Hace mucho que los discos de Rod Stewart mueven de entrada al escepticismo, y más si el diseñador de la portada perpetra escabechinas como la presente. Pero no perdamos el foco: hablamos de alguien muy grande, un personaje que tiene reservado su huequito en el olimpo aunque solo fuera por sus seis o siete primeros discos. Lo más alentador que podemos decir a estas alturas es que el escocés ha dejado ya lejos su serie del American songbook, aquella colección remilgada y pesadillesca (¡cinco entregas!) con la que se demostró que aún queda mucha gente dispuesta a comprar música de ascensor. Este Blood red roses sorprende porque el lifting no solo afecta al grafismo (el pincel para disimular esos 73 añazos), sino al sonido. Y de manera radical.
Stewart se ha propuesto recordarnos que no solo es un roquero con trienios de pedigrí y un baladista para sábanas muy húmedas, sino que también ha sido de razonable utilidad a la hora de ejercer como llenapistas. Los desaforados temas iniciales, Look in her eyes y Hole in my heart, remiten a su manera a las noches living-la-vida-loca en tiempos de Young turks y Da ya think I’m sexy, y el efecto es tan extemporáneo que no puede reprimirse la sonrisa. Mucho ojo: los tonymaneros aún deberán afrontar el garbeo de Give me love, puro disco con bola de espejos, mientras que el pastiche Motown encuentra hueco en Rest of my life. Y todo ello, combinado con las briznas celtas del tema titular y el baladón Grace.

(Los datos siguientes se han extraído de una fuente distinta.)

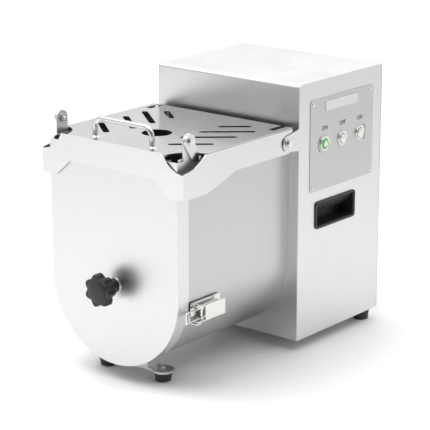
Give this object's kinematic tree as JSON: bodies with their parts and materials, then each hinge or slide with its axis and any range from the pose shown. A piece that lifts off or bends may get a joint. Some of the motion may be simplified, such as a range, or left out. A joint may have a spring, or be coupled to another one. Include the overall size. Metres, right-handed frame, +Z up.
{
  "type": "trough mixer",
  "caption": "Countertop U-trough mixer with a slotted hinged safety lid, latched front cap, star knob, turning paddles and a powered column with push-buttons.",
  "frame": {"origin": "centre of the footprint box at floor level, under the feet", "axes": "+Z up; -Y is the front with the cap and knob; +X is the side with the push-buttons; Y runs along the paddle shaft"},
  "size_m": [0.32, 0.608, 0.47],
  "materials": {
    "satin_steel": "satin, fine brushed grain",
    "polished_steel": "bright, finely brushed",
    "zinc_hardware": "bright machined",
    "black_plastic": "moulded, slight grain",
    "black_rubber": "matt",
    "cast_aluminium": "as cast",
    "machined_steel": "turned and ground",
    "bronze": "turned",
    "grey_plastic": "moulded",
    "button_green": "translucent green, lit",
    "button_grey": "brushed metal"
  },
  "bodies": {
    "frame": {"column_wrap": "satin_steel", "left_side_panel": "satin_steel", "right_side_panel": "satin_steel", "back_cover": "satin_steel", "base_plate": "satin_steel", "front_foot_bar": "satin_steel", "rubber_feet": "black_rubber", "foot_screws": "zinc_hardware", "trough_shell": "satin_steel", "trough_rear_wall": "satin_steel", "front_cap": "polished_steel", "cap_gasket": "black_rubber", "cap_hinge_links": "polished_steel", "cap_hinge_bolts": "zinc_hardware", "bearing_hub": "cast_aluminium", "lid_pivot_bolts": "zinc_hardware", "lid_sensor": "black_plastic", "latch_bases": "polished_steel", "latch_keepers": "polished_steel", "shaft_seal": "black_rubber", "gearbox_housing": "cast_aluminium", "gearbox_cover": "cast_aluminium", "ball_bearings": "machined_steel", "drive_belt": "black_rubber", "motor_housing": "cast_aluminium", "fan_cowl": "black_plastic", "motor_shelf": "satin_steel", "contactor_box": "grey_plastic", "capacitor": "grey_plastic", "cable_gland": "black_plastic", "control_plate": "satin_steel", "badge_plate": "polished_steel", "panel_screws": "zinc_hardware", "button_bezels": "button_grey", "grip_cups": "black_plastic"},
    "lid": {"lid_plate": "satin_steel", "lid_skirt": "polished_steel", "lid_handle": "polished_steel", "lid_magnet": "black_plastic"},
    "knob_carriage": {"thrust_washer": "zinc_hardware"},
    "knob": {"star_knob": "black_plastic", "knob_stud": "zinc_hardware"},
    "lever_right": {"latch_lever_right": "polished_steel"},
    "lever_left": {"latch_lever_left": "polished_steel"},
    "bail_right": {"latch_bail_right": "polished_steel"},
    "bail_left": {"latch_bail_left": "polished_steel"},
    "paddle": {"paddle_shaft": "polished_steel", "paddle_arms": "polished_steel", "front_bush": "bronze", "output_shaft": "machined_steel", "output_gear": "machined_steel"},
    "countershaft": {"countershaft": "machined_steel"},
    "input": {"input_shaft": "machined_steel", "driven_pulley": "cast_aluminium"},
    "rotor": {"motor_rotor": "machined_steel", "cooling_fan": "black_plastic", "motor_pulley": "cast_aluminium"},
    "button_on_front": {"on_button_front": "button_green"},
    "button_off": {"off_button": "button_grey"},
    "button_on_rear": {"on_button_rear": "button_grey"}
  },
  "joints": [
    {"name": "lid_hinge", "type": "hinge", "parent": "frame", "child": "lid", "pos_m": [0, 0.008, 0.376], "axis": [-1, 0, 0], "range_deg": [0, 90]},
    {"name": "knob_turn", "type": "hinge", "parent": "knob_carriage", "child": "knob", "pos_m": [0, -0.283, 0.165], "axis": [0, -1, 0], "range_deg": [0, 1080]},
    {"name": "knob_travel", "type": "slide", "parent": "frame", "child": "knob_carriage", "axis": [0, -1, 0], "range_m": [0, 0.006]},
    {"name": "latch_right", "type": "hinge", "parent": "frame", "child": "lever_right", "pos_m": [0.144, -0.221, 0.1355], "axis": [0, 0, -1], "range_deg": [0, 110]},
    {"name": "latch_left", "type": "hinge", "parent": "frame", "child": "lever_left", "pos_m": [-0.144, -0.221, 0.1355], "axis": [0, 0, 1], "range_deg": [0, 110]},
    {"name": "bail_right_pivot", "type": "hinge", "parent": "lever_right", "child": "bail_right", "pos_m": [0.144, -0.209, 0.1355], "axis": [0, 0, -1], "range_deg": [-110, 0]},
    {"name": "bail_left_pivot", "type": "hinge", "parent": "lever_left", "child": "bail_left", "pos_m": [-0.144, -0.209, 0.1355], "axis": [0, 0, 1], "range_deg": [-110, 0]},
    {"name": "paddle_spin", "type": "hinge", "parent": "frame", "child": "paddle", "pos_m": [0, -0.063, 0.165], "axis": [0, 1, 0], "continuous": true},
    {"name": "countershaft_spin", "type": "hinge", "parent": "frame", "child": "countershaft", "pos_m": [-0.05, 0.097, 0.2443], "axis": [0, 1, 0], "continuous": true},
    {"name": "input_spin", "type": "hinge", "parent": "frame", "child": "input", "pos_m": [0, 0.137, 0.28425], "axis": [0, 1, 0], "continuous": true},
    {"name": "rotor_spin", "type": "hinge", "parent": "frame", "child": "rotor", "pos_m": [0, 0.137, 0.392], "axis": [0, 1, 0], "continuous": true},
    {"name": "press_on_front", "type": "slide", "parent": "frame", "child": "button_on_front", "axis": [-1, 0, 0], "range_m": [0, 0.0025], "stiffness_N_per_m": 600, "springref_m": -0.003},
    {"name": "press_off", "type": "slide", "parent": "frame", "child": "button_off", "axis": [-1, 0, 0], "range_m": [0, 0.0025], "stiffness_N_per_m": 600, "springref_m": -0.003},
    {"name": "press_on_rear", "type": "slide", "parent": "frame", "child": "button_on_rear", "axis": [-1, 0, 0], "range_m": [0, 0.0025], "stiffness_N_per_m": 600, "springref_m": -0.003}
  ],
  "couplings": [
    {"joint": "knob_travel", "follows": "knob_turn", "m_per_rad": 0.00031831},
    {"joint": "bail_right_pivot", "follows": "latch_right", "ratio": -1},
    {"joint": "bail_left_pivot", "follows": "latch_left", "ratio": -1},
    {"joint": "countershaft_spin", "follows": "paddle_spin", "ratio": -4},
    {"joint": "input_spin", "follows": "paddle_spin", "ratio": 12},
    {"joint": "rotor_spin", "follows": "paddle_spin", "ratio": 30}
  ]
}
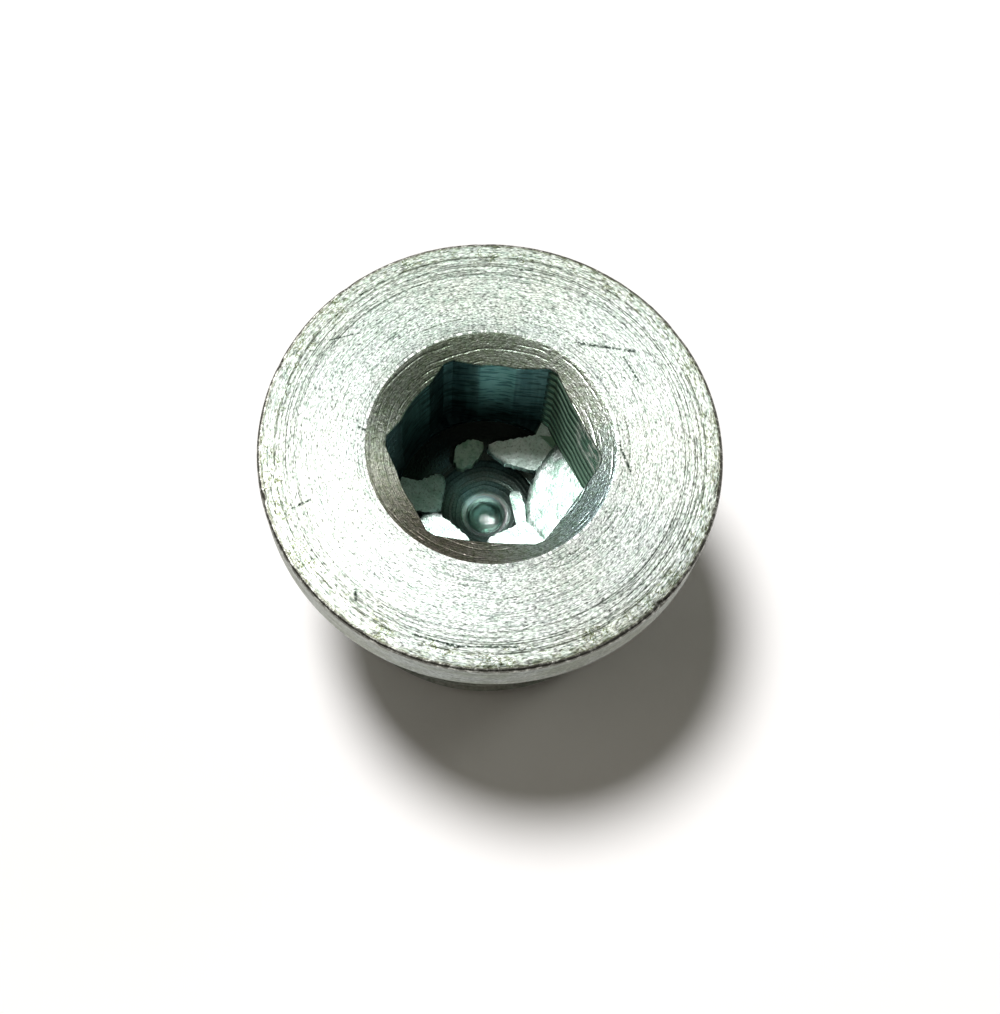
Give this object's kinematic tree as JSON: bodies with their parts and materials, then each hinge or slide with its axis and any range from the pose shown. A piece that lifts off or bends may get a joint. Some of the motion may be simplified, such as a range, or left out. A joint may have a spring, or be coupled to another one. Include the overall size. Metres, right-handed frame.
{
  "type": "collared screw plug",
  "caption": "Round collared screw plug with a short fine-threaded shank and a countersunk, broached hexagon socket in its flat top face.",
  "frame": {"origin": "centre of the shank's flat end face, which the plug stands on", "axes": "+Z along the plug's axis, out of the socket; +X towards a corner of the hexagon socket"},
  "size_m": [0.029, 0.029, 0.0162],
  "materials": {
    "plated_steel": "turned steel with bright zinc plating"
  },
  "bodies": {
    "root": {"plug": "plated_steel"}
  },
  "joints": []
}
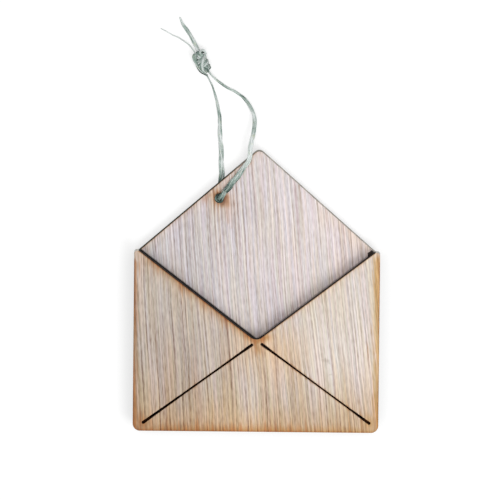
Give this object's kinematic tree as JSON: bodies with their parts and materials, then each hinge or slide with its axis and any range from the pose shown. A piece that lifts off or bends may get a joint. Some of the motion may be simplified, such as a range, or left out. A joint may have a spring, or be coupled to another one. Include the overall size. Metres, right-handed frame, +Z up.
{
  "type": "wooden money envelope",
  "caption": "Small wooden envelope for a folded banknote or gift card, with a pointed flap, a V-shaped pocket mouth and a hanging loop of jute twine.",
  "frame": {"origin": "centre of the plates' footprint on the table, at table height; the envelope lies on its back", "axes": "+X to the right seen from the front, +Y from the bottom edge towards the tip of the flap, +Z up out of the front plate"},
  "size_m": [0.1, 0.169, 0.0138],
  "materials": {
    "back_veneer": "raw open-grained veneer, pale and slightly pink, scorched at the cut edges",
    "front_veneer": "raw open-grained veneer, warm beige, scorched at the cut edges",
    "spacer_wood": "laser-burnt plywood edge",
    "jute": "dry twisted jute fibre, grey-green"
  },
  "bodies": {
    "envelope": {"back_plate": "back_veneer", "front_plate": "front_veneer", "spacer_strip_bottom": "spacer_wood", "spacer_strip_left": "spacer_wood", "spacer_strip_right": "spacer_wood"},
    "twine": {"twine_threaded": "jute", "twine_left_strand": "jute", "twine_right_strand": "jute", "twine_knot": "jute", "twine_long_tail": "jute", "twine_thin_tail": "jute"}
  },
  "joints": [
    {"name": "loop_swing", "type": "hinge", "parent": "envelope", "child": "twine", "pos_m": [-0.0155, 0.03798, 0.0035], "axis": [0, 0, 1], "range_deg": [-35, 60]}
  ]
}
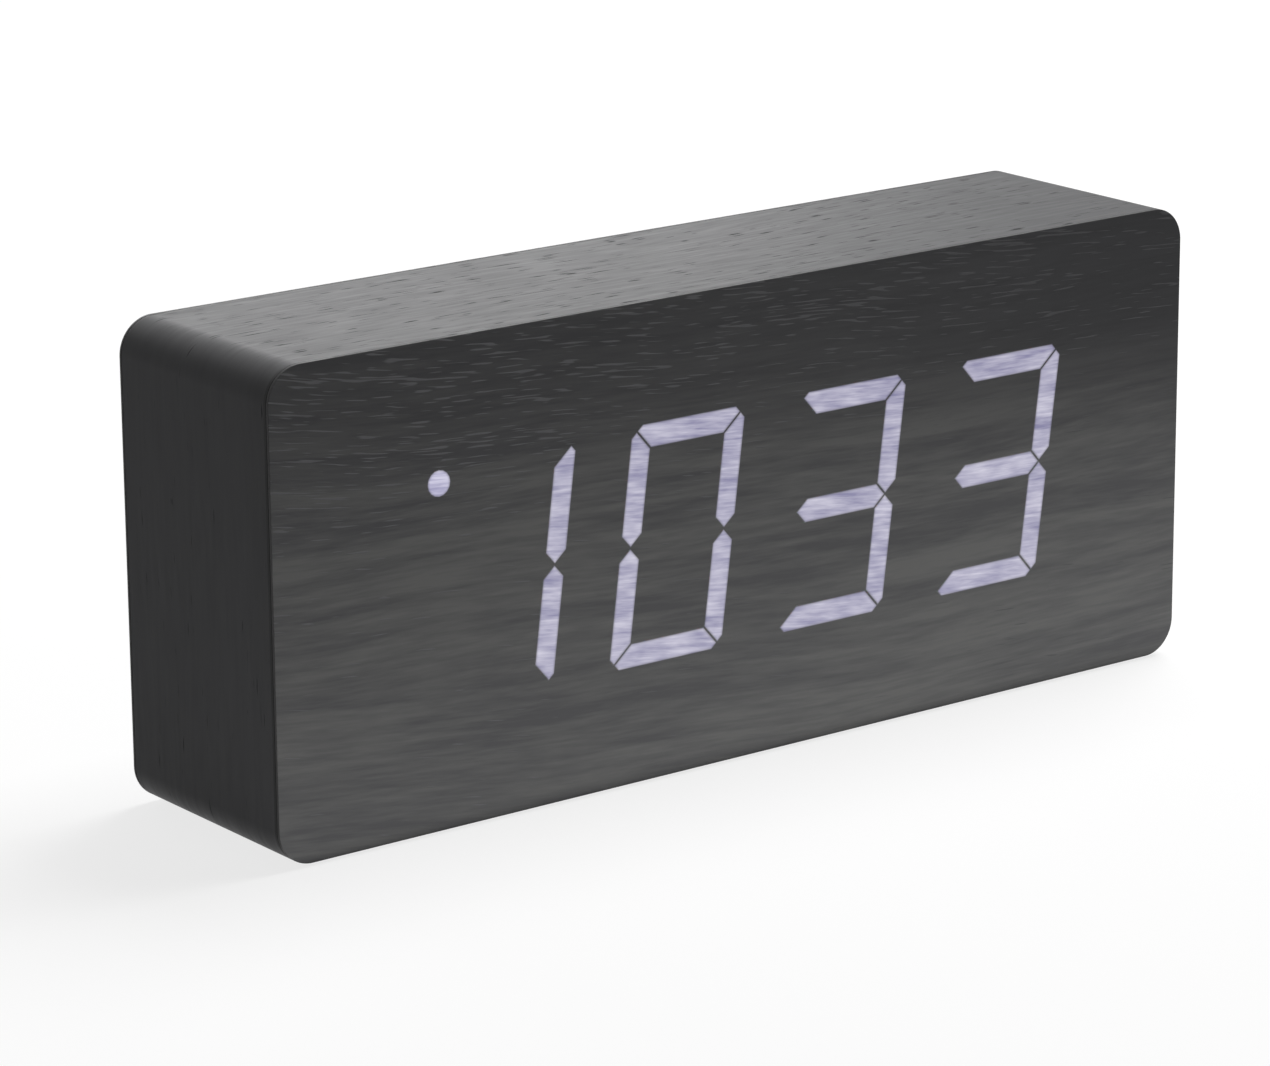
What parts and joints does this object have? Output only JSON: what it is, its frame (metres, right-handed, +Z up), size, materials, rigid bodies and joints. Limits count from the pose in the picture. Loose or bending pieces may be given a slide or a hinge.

Este disco constituye un desmadre tal que solo puede acogerse con simpatía indulgente. A sabiendas de que a la tercera o cuarta escucha ya lo archivaremos por la letra R y, llegado el momento de regresar al rubiales, desempolvaremos Atlantic crossing o Every picture tells a story. Pero reservemos un huequito en nuestro recuerdo para estas rosas de rojo sanguíneo: son muchos años de complicidad con Rod.